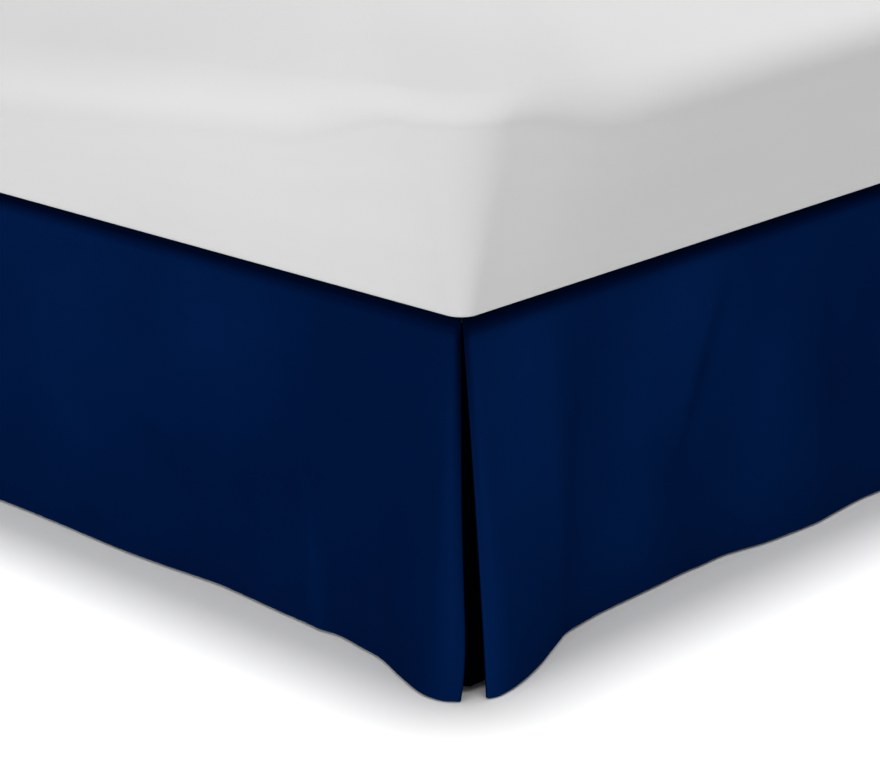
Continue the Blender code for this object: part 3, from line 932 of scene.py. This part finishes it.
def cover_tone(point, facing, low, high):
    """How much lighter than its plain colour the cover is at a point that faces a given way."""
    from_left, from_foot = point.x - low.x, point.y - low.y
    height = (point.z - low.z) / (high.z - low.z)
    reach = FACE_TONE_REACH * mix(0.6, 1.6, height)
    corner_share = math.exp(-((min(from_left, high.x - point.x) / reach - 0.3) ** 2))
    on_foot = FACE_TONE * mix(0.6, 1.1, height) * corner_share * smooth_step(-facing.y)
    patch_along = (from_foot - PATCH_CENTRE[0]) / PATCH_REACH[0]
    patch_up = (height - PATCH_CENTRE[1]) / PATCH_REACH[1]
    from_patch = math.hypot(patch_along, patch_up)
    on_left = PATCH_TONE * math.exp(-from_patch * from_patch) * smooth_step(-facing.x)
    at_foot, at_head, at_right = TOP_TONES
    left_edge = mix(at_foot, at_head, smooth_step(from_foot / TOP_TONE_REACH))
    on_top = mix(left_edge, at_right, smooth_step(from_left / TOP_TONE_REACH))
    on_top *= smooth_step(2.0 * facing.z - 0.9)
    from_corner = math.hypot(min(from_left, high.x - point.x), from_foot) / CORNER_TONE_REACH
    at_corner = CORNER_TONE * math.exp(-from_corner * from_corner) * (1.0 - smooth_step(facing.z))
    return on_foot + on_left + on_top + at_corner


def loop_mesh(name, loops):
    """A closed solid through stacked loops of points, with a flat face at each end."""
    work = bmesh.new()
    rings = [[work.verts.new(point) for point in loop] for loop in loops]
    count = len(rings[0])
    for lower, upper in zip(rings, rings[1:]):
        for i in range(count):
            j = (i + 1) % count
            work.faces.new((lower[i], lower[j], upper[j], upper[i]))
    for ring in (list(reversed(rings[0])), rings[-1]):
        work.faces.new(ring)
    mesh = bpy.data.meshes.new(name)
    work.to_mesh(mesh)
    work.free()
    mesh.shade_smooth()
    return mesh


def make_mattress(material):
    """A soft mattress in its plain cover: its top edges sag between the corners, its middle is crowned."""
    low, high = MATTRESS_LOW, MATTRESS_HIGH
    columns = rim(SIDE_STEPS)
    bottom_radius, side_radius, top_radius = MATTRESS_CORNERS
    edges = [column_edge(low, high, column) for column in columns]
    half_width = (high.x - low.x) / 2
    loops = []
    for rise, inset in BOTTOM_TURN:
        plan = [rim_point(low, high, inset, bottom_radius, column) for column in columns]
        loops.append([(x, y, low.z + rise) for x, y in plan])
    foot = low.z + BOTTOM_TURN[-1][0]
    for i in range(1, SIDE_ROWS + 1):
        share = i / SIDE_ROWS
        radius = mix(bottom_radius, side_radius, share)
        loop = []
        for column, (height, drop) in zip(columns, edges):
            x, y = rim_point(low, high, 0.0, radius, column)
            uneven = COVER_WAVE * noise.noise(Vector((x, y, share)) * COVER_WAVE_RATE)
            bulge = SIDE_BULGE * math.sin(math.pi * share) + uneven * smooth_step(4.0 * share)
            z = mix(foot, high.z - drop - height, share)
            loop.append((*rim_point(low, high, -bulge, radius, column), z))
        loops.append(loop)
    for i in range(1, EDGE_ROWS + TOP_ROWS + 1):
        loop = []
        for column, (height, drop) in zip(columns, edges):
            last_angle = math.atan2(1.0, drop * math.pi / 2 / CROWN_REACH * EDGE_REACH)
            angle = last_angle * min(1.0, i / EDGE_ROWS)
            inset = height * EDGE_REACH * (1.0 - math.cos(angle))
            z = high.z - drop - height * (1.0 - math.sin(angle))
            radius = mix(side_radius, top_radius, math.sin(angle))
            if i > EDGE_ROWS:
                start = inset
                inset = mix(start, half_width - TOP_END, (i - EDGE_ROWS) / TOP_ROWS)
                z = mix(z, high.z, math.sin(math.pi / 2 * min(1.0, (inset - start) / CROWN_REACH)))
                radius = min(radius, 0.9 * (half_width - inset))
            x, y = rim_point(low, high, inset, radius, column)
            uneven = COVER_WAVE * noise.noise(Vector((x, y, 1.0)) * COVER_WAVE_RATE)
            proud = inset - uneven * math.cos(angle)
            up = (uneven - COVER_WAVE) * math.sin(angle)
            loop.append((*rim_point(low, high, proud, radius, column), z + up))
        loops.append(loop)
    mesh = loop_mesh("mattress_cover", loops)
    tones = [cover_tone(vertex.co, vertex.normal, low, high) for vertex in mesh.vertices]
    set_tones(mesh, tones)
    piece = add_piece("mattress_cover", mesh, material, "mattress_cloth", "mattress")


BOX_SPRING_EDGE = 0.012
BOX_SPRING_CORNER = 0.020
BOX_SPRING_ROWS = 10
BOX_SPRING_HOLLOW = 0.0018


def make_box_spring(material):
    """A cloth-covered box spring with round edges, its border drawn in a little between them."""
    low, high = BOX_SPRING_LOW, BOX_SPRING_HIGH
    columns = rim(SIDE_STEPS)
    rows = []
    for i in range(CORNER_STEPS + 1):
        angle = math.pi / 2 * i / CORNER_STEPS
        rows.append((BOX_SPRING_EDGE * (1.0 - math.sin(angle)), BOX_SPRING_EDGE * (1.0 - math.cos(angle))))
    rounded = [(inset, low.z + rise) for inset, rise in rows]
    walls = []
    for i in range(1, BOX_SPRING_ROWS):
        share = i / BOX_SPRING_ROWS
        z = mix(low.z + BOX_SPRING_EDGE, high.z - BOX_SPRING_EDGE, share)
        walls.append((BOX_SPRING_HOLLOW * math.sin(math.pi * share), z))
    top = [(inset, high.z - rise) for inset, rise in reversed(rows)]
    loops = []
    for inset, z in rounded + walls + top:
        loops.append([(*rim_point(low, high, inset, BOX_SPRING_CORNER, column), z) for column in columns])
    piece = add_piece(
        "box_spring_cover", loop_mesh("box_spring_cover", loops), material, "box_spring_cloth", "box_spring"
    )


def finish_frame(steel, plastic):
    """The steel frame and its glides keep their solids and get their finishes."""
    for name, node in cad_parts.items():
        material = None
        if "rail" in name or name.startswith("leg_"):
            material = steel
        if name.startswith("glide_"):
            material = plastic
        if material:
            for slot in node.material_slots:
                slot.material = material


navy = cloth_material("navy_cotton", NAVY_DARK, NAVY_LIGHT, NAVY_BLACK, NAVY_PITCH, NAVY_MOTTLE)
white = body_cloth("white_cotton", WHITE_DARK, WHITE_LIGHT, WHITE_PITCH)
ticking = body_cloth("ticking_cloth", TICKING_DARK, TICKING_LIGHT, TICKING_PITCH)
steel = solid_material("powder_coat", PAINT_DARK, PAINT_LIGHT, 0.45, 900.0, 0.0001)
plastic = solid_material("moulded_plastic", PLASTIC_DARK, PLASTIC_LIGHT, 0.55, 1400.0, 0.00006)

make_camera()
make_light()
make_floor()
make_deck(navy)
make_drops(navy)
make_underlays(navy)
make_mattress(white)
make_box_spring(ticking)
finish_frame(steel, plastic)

▶ [REQUIREMENT] Across the material above, how many lines include the string "finishes"? Only the number is wanted.

▶ [OUTPUT FOR THIS TASK] 2